» Source excerpt:
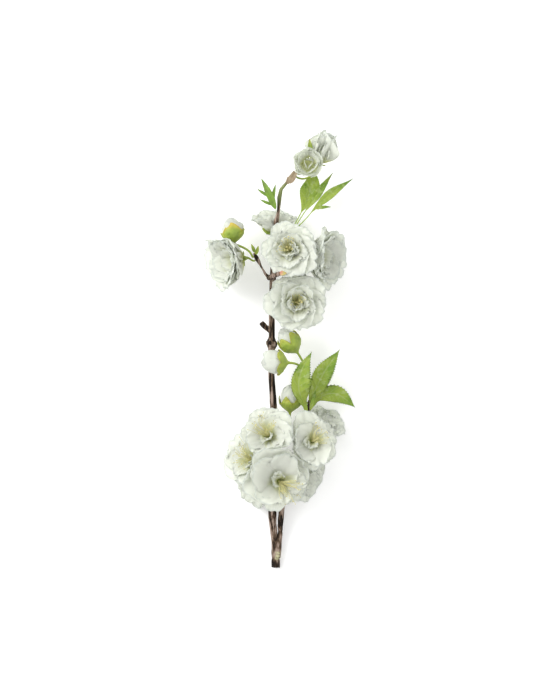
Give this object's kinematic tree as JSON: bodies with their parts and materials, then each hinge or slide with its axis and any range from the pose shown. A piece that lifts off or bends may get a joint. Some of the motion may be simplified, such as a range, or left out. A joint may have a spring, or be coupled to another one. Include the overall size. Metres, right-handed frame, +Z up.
{
  "type": "cherry blossom sprig",
  "caption": "Cut sprig of double white cherry blossom lying on a surface: brown forked stem, clustered open blossoms, green-cupped buds and toothed leaves.",
  "frame": {"origin": "middle of the base of the sprig's box, on the surface that it lies on", "axes": "+Y along the sprig from its cut end to its tip, +Z up from the surface, +X to the right of the sprig seen from above with its tip away from the viewer"},
  "size_m": [0.1342, 0.3988, 0.0608],
  "materials": {
    "petal": "thin off-white petal fabric, soft and faintly translucent, greenish towards the centre",
    "stamen": "pale yellow-green filaments with darker yellow tips",
    "calyx": "satin lime green",
    "leaf": "green leaf fabric, yellower along the veins and at the base",
    "bark": "moulded brown bark, rough and streaked"
  },
  "bodies": {
    "root": {"blossom_left_calyx": "calyx", "blossom_left_inner_petals": "petal", "blossom_left_outer_petals": "petal", "blossom_lower_far_right_calyx": "calyx", "blossom_lower_far_right_petals": "petal", "blossom_lower_front_calyx": "calyx", "blossom_lower_front_inner_petals": "petal", "blossom_lower_front_outer_petals": "petal", "blossom_lower_front_stamens": "stamen", "blossom_lower_left_calyx": "calyx", "blossom_lower_left_inner_petals": "petal", "blossom_lower_left_outer_petals": "petal", "blossom_lower_left_stamens": "stamen", "blossom_lower_right_calyx": "calyx", "blossom_lower_right_inner_petals": "petal", "blossom_lower_right_outer_petals": "petal", "blossom_lower_right_stamens": "stamen", "blossom_lower_under_left_calyx": "calyx", "blossom_lower_under_left_petals": "petal", "blossom_lower_under_right_calyx": "calyx", "blossom_lower_under_right_petals": "petal", "blossom_lower_upper_calyx": "calyx", "blossom_lower_upper_inner_petals": "petal", "blossom_lower_upper_outer_petals": "petal", "blossom_lower_upper_stamens": "stamen", "blossom_upper_back_calyx": "calyx", "blossom_upper_back_petals": "petal", "blossom_upper_front_calyx": "calyx", "blossom_upper_front_inner_petals": "petal", "blossom_upper_front_outer_petals": "petal", "blossom_upper_front_stamens": "stamen", "blossom_upper_lower_calyx": "calyx", "blossom_upper_lower_inner_petals": "petal", "blossom_upper_lower_outer_petals": "petal", "blossom_upper_lower_stamens": "stamen", "blossom_upper_right_calyx": "calyx", "blossom_upper_right_inner_petals": "petal", "blossom_upper_right_outer_petals": "petal", "bud_leaf_side_calyx": "calyx", "bud_leaf_side_petals": "petal", "bud_left_calyx": "calyx", "bud_left_petals": "petal", "bud_lower_calyx": "calyx", "bud_lower_petals": "petal", "bud_main_side_calyx": "calyx", "bud_main_side_petals": "petal", "half_open_far_calyx": "calyx", "half_open_far_petals": "petal", "half_open_near_calyx": "calyx", "half_open_near_petals": "petal", "leaf_middle_drooping": "leaf", "leaf_middle_left": "leaf", "leaf_middle_right": "leaf", "leaf_upper_broad": "leaf", "leaf_upper_lobed": "leaf", "leaf_upper_long": "leaf", "leaf_upper_narrow": "leaf", "left_spur": "bark", "main_stem": "bark", "side_branch": "bark"}
  },
  "joints": []
}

» Request: Go through the material above line by line and copy it exactly.

» Response to this task:
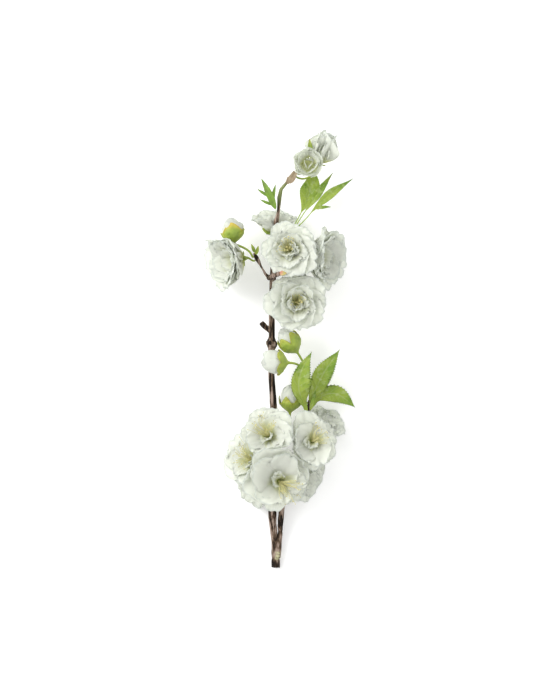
Give this object's kinematic tree as JSON: bodies with their parts and materials, then each hinge or slide with its axis and any range from the pose shown. A piece that lifts off or bends may get a joint. Some of the motion may be simplified, such as a range, or left out. A joint may have a spring, or be coupled to another one. Include the overall size. Metres, right-handed frame, +Z up.
{
  "type": "cherry blossom sprig",
  "caption": "Cut sprig of double white cherry blossom lying on a surface: brown forked stem, clustered open blossoms, green-cupped buds and toothed leaves.",
  "frame": {"origin": "middle of the base of the sprig's box, on the surface that it lies on", "axes": "+Y along the sprig from its cut end to its tip, +Z up from the surface, +X to the right of the sprig seen from above with its tip away from the viewer"},
  "size_m": [0.1342, 0.3988, 0.0608],
  "materials": {
    "petal": "thin off-white petal fabric, soft and faintly translucent, greenish towards the centre",
    "stamen": "pale yellow-green filaments with darker yellow tips",
    "calyx": "satin lime green",
    "leaf": "green leaf fabric, yellower along the veins and at the base",
    "bark": "moulded brown bark, rough and streaked"
  },
  "bodies": {
    "root": {"blossom_left_calyx": "calyx", "blossom_left_inner_petals": "petal", "blossom_left_outer_petals": "petal", "blossom_lower_far_right_calyx": "calyx", "blossom_lower_far_right_petals": "petal", "blossom_lower_front_calyx": "calyx", "blossom_lower_front_inner_petals": "petal", "blossom_lower_front_outer_petals": "petal", "blossom_lower_front_stamens": "stamen", "blossom_lower_left_calyx": "calyx", "blossom_lower_left_inner_petals": "petal", "blossom_lower_left_outer_petals": "petal", "blossom_lower_left_stamens": "stamen", "blossom_lower_right_calyx": "calyx", "blossom_lower_right_inner_petals": "petal", "blossom_lower_right_outer_petals": "petal", "blossom_lower_right_stamens": "stamen", "blossom_lower_under_left_calyx": "calyx", "blossom_lower_under_left_petals": "petal", "blossom_lower_under_right_calyx": "calyx", "blossom_lower_under_right_petals": "petal", "blossom_lower_upper_calyx": "calyx", "blossom_lower_upper_inner_petals": "petal", "blossom_lower_upper_outer_petals": "petal", "blossom_lower_upper_stamens": "stamen", "blossom_upper_back_calyx": "calyx", "blossom_upper_back_petals": "petal", "blossom_upper_front_calyx": "calyx", "blossom_upper_front_inner_petals": "petal", "blossom_upper_front_outer_petals": "petal", "blossom_upper_front_stamens": "stamen", "blossom_upper_lower_calyx": "calyx", "blossom_upper_lower_inner_petals": "petal", "blossom_upper_lower_outer_petals": "petal", "blossom_upper_lower_stamens": "stamen", "blossom_upper_right_calyx": "calyx", "blossom_upper_right_inner_petals": "petal", "blossom_upper_right_outer_petals": "petal", "bud_leaf_side_calyx": "calyx", "bud_leaf_side_petals": "petal", "bud_left_calyx": "calyx", "bud_left_petals": "petal", "bud_lower_calyx": "calyx", "bud_lower_petals": "petal", "bud_main_side_calyx": "calyx", "bud_main_side_petals": "petal", "half_open_far_calyx": "calyx", "half_open_far_petals": "petal", "half_open_near_calyx": "calyx", "half_open_near_petals": "petal", "leaf_middle_drooping": "leaf", "leaf_middle_left": "leaf", "leaf_middle_right": "leaf", "leaf_upper_broad": "leaf", "leaf_upper_lobed": "leaf", "leaf_upper_long": "leaf", "leaf_upper_narrow": "leaf", "left_spur": "bark", "main_stem": "bark", "side_branch": "bark"}
  },
  "joints": []
}